Created: December 2025 Status: Production-Ready Contact: Professional portfolio demonstration
| Deliverable | Format | Guarantee |
|---|---|---|
| Vector index | FAISS IndexFlatIP (exact cosine via L2-normalized inner product) | Deterministic, byte-reproducible |
| Chunk corpus | JSONL with metadata | len(vectors) == len(chunks) == len(metadata) |
| Audit summary | JSON manifest | Pass/fail quality gates per Universal Protocol v4.23 |
What this is not: No human-judged relevance labels. No MRR/MAP/NDCG claims. Scores are cosine similarity (vector alignment), not precision or recall. Domain suitability requires independent evaluation.

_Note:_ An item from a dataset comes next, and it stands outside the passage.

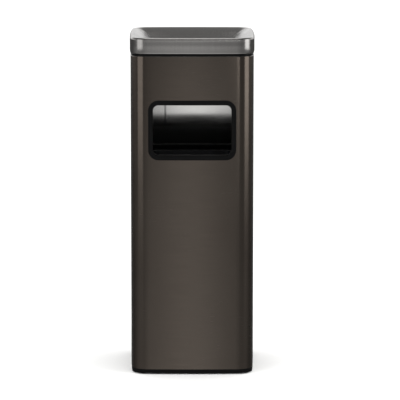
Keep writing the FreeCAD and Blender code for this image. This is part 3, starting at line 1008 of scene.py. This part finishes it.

Reproduce it: git clone https://github.com/whmatrix/semantic-indexing-batch-02 && cd semantic-indexing-batch-02/mini-index && pip install sentence-transformers faiss-cpu && python demo_query.py
This index demonstrates large-scale semantic indexing capability (8.35M+ vectors) but makes no claims about retrieval quality, relevance, or suitability for specific applications. Use case specificity and evaluation require domain-specific testing.
This indexing run conforms to the Universal Protocol v4.23.
All dataset ingestion, chunking, embedding, FAISS construction, and validation artifacts follow the schemas and constraints defined there.